** SHORT EXERCISE **
Your task is to copy every line of this material exactly.

>> start RECORDS FOR THE TASK

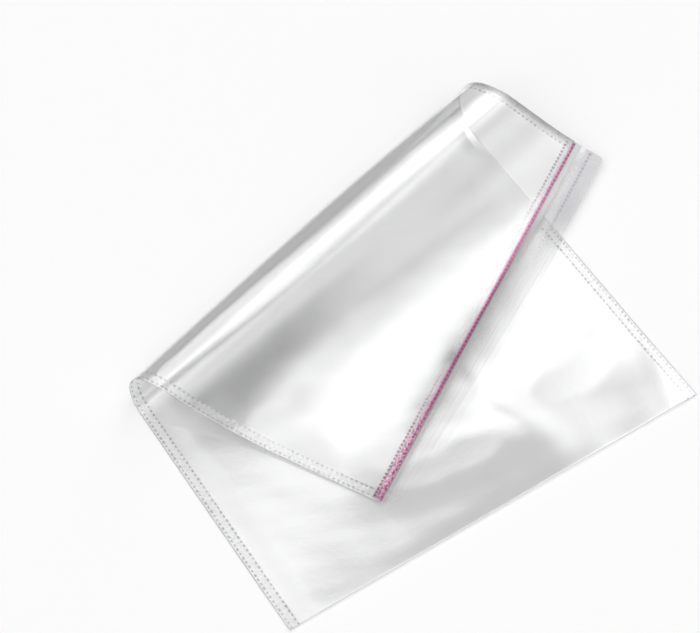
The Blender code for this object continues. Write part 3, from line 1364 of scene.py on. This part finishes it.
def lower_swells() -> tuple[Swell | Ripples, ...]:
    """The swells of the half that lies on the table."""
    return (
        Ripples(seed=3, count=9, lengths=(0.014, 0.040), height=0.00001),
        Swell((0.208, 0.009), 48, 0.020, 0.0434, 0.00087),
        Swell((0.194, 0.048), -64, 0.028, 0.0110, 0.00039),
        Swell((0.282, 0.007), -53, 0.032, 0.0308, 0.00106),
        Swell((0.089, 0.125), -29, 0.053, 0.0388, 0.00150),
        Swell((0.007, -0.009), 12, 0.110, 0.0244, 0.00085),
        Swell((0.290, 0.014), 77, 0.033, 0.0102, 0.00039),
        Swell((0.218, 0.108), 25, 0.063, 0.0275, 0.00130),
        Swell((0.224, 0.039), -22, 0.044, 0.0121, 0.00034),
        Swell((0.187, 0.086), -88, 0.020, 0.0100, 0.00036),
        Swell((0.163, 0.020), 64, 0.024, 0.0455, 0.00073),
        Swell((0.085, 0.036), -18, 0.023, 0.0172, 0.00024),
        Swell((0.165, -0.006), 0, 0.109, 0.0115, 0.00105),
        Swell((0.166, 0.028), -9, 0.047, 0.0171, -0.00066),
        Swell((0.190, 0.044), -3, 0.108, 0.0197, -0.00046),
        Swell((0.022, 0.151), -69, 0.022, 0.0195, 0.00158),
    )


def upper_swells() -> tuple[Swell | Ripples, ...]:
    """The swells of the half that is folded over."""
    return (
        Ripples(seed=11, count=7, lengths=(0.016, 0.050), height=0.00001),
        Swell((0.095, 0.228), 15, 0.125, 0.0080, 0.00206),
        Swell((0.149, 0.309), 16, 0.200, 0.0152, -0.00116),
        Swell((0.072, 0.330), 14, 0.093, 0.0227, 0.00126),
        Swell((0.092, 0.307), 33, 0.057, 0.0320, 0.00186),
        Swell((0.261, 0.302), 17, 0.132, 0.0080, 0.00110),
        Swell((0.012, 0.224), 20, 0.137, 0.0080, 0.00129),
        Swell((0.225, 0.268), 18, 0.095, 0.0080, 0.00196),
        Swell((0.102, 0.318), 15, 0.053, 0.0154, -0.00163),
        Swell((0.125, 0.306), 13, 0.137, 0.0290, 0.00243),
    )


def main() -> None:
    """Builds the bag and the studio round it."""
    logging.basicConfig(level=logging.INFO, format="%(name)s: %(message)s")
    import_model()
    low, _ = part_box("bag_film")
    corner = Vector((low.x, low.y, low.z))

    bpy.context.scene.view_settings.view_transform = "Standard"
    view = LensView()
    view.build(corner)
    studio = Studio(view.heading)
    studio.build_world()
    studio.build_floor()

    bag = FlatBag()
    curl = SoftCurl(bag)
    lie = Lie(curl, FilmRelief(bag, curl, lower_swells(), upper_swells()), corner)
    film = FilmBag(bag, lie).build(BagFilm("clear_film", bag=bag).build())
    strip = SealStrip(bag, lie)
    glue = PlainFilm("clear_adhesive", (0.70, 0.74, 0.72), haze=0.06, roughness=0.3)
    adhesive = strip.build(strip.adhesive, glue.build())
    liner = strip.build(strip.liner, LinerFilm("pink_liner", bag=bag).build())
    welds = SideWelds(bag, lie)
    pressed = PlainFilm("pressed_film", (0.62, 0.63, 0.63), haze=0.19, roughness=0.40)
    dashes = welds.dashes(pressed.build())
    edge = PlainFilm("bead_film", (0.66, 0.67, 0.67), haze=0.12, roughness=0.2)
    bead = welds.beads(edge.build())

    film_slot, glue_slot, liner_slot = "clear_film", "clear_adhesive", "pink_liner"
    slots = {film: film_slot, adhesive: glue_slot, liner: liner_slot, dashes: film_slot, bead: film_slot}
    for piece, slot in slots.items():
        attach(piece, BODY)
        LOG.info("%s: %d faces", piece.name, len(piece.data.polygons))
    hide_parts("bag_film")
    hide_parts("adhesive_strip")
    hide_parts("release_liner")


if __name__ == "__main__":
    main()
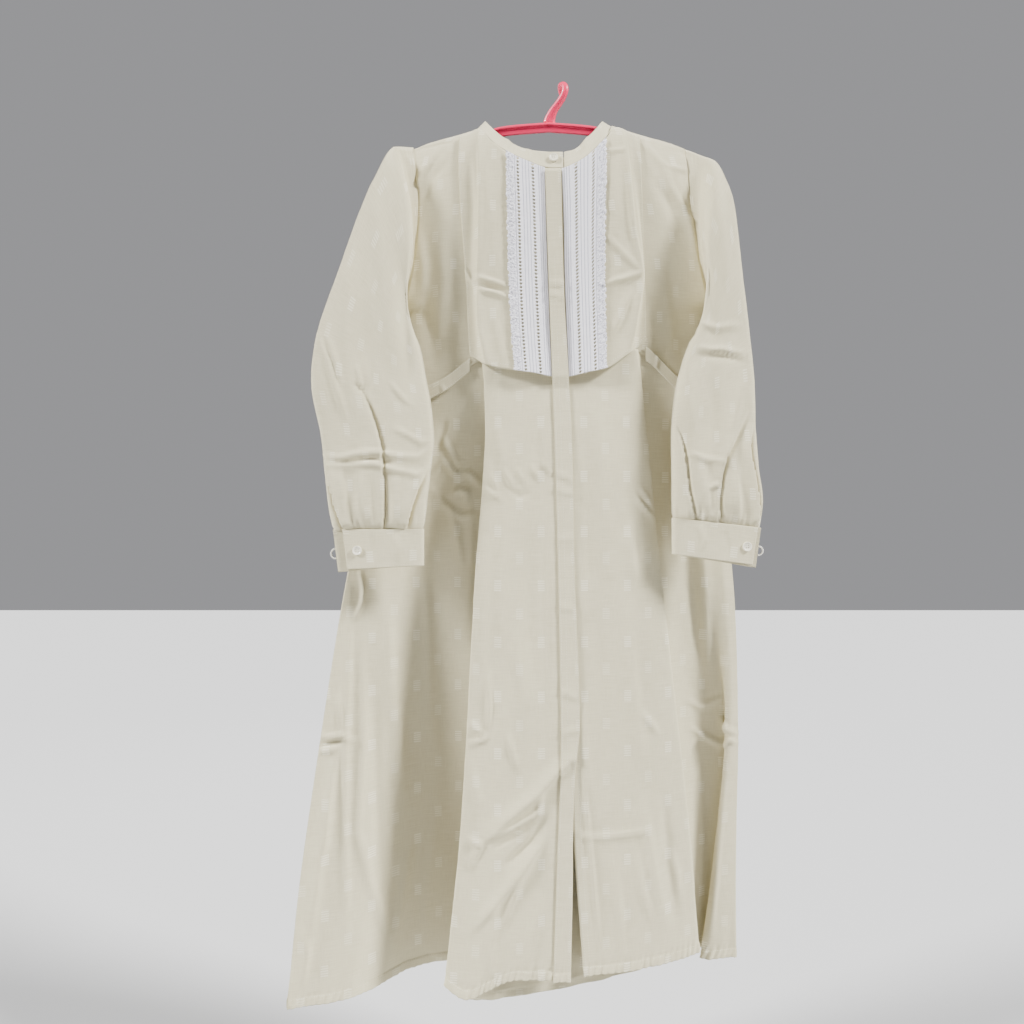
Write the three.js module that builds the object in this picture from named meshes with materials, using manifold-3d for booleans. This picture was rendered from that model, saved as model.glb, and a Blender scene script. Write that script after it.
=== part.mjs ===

>> end RECORDS FOR THE TASK

** EXERCISE ANSWER **
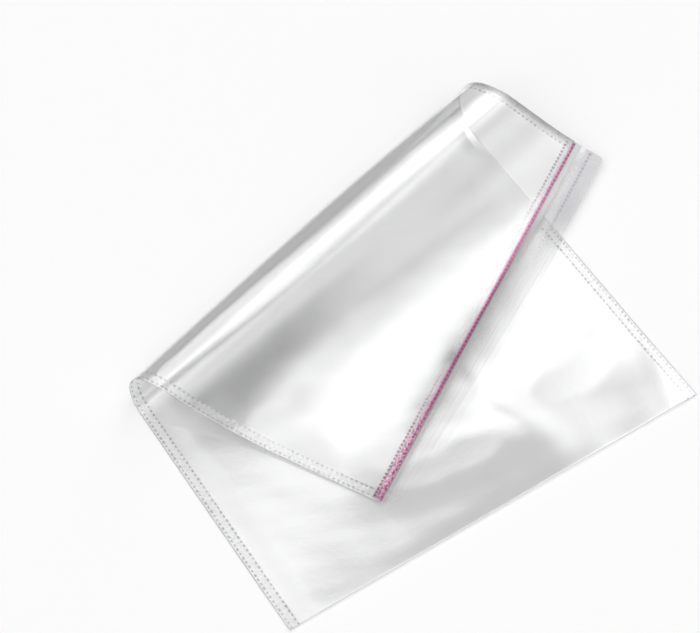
The Blender code for this object continues. Write part 3, from line 1364 of scene.py on. This part finishes it.
def lower_swells() -> tuple[Swell | Ripples, ...]:
    """The swells of the half that lies on the table."""
    return (
        Ripples(seed=3, count=9, lengths=(0.014, 0.040), height=0.00001),
        Swell((0.208, 0.009), 48, 0.020, 0.0434, 0.00087),
        Swell((0.194, 0.048), -64, 0.028, 0.0110, 0.00039),
        Swell((0.282, 0.007), -53, 0.032, 0.0308, 0.00106),
        Swell((0.089, 0.125), -29, 0.053, 0.0388, 0.00150),
        Swell((0.007, -0.009), 12, 0.110, 0.0244, 0.00085),
        Swell((0.290, 0.014), 77, 0.033, 0.0102, 0.00039),
        Swell((0.218, 0.108), 25, 0.063, 0.0275, 0.00130),
        Swell((0.224, 0.039), -22, 0.044, 0.0121, 0.00034),
        Swell((0.187, 0.086), -88, 0.020, 0.0100, 0.00036),
        Swell((0.163, 0.020), 64, 0.024, 0.0455, 0.00073),
        Swell((0.085, 0.036), -18, 0.023, 0.0172, 0.00024),
        Swell((0.165, -0.006), 0, 0.109, 0.0115, 0.00105),
        Swell((0.166, 0.028), -9, 0.047, 0.0171, -0.00066),
        Swell((0.190, 0.044), -3, 0.108, 0.0197, -0.00046),
        Swell((0.022, 0.151), -69, 0.022, 0.0195, 0.00158),
    )


def upper_swells() -> tuple[Swell | Ripples, ...]:
    """The swells of the half that is folded over."""
    return (
        Ripples(seed=11, count=7, lengths=(0.016, 0.050), height=0.00001),
        Swell((0.095, 0.228), 15, 0.125, 0.0080, 0.00206),
        Swell((0.149, 0.309), 16, 0.200, 0.0152, -0.00116),
        Swell((0.072, 0.330), 14, 0.093, 0.0227, 0.00126),
        Swell((0.092, 0.307), 33, 0.057, 0.0320, 0.00186),
        Swell((0.261, 0.302), 17, 0.132, 0.0080, 0.00110),
        Swell((0.012, 0.224), 20, 0.137, 0.0080, 0.00129),
        Swell((0.225, 0.268), 18, 0.095, 0.0080, 0.00196),
        Swell((0.102, 0.318), 15, 0.053, 0.0154, -0.00163),
        Swell((0.125, 0.306), 13, 0.137, 0.0290, 0.00243),
    )


def main() -> None:
    """Builds the bag and the studio round it."""
    logging.basicConfig(level=logging.INFO, format="%(name)s: %(message)s")
    import_model()
    low, _ = part_box("bag_film")
    corner = Vector((low.x, low.y, low.z))

    bpy.context.scene.view_settings.view_transform = "Standard"
    view = LensView()
    view.build(corner)
    studio = Studio(view.heading)
    studio.build_world()
    studio.build_floor()

    bag = FlatBag()
    curl = SoftCurl(bag)
    lie = Lie(curl, FilmRelief(bag, curl, lower_swells(), upper_swells()), corner)
    film = FilmBag(bag, lie).build(BagFilm("clear_film", bag=bag).build())
    strip = SealStrip(bag, lie)
    glue = PlainFilm("clear_adhesive", (0.70, 0.74, 0.72), haze=0.06, roughness=0.3)
    adhesive = strip.build(strip.adhesive, glue.build())
    liner = strip.build(strip.liner, LinerFilm("pink_liner", bag=bag).build())
    welds = SideWelds(bag, lie)
    pressed = PlainFilm("pressed_film", (0.62, 0.63, 0.63), haze=0.19, roughness=0.40)
    dashes = welds.dashes(pressed.build())
    edge = PlainFilm("bead_film", (0.66, 0.67, 0.67), haze=0.12, roughness=0.2)
    bead = welds.beads(edge.build())

    film_slot, glue_slot, liner_slot = "clear_film", "clear_adhesive", "pink_liner"
    slots = {film: film_slot, adhesive: glue_slot, liner: liner_slot, dashes: film_slot, bead: film_slot}
    for piece, slot in slots.items():
        attach(piece, BODY)
        LOG.info("%s: %d faces", piece.name, len(piece.data.polygons))
    hide_parts("bag_film")
    hide_parts("adhesive_strip")
    hide_parts("release_liner")


if __name__ == "__main__":
    main()
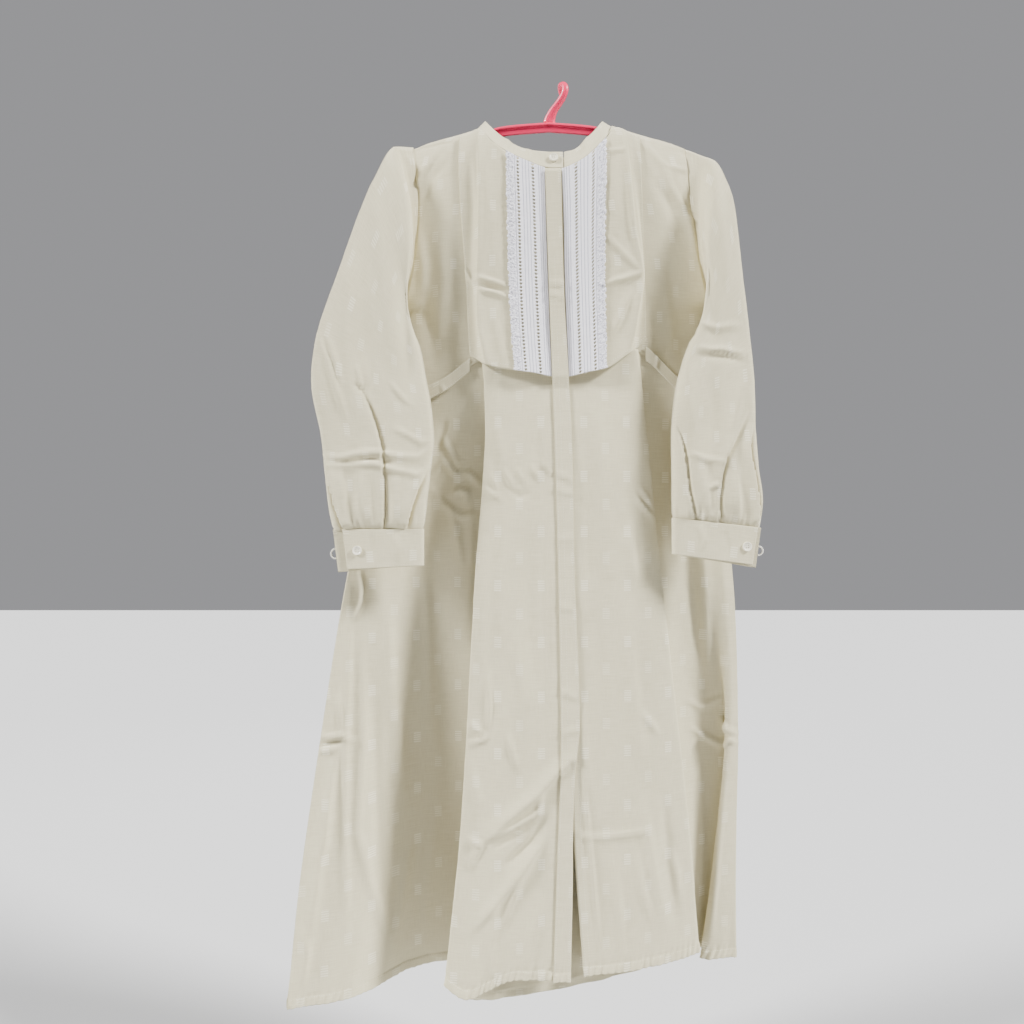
Write the three.js module that builds the object in this picture from named meshes with materials, using manifold-3d for booleans. This picture was rendered from that model, saved as model.glb, and a Blender scene script. Write that script after it.
=== part.mjs ===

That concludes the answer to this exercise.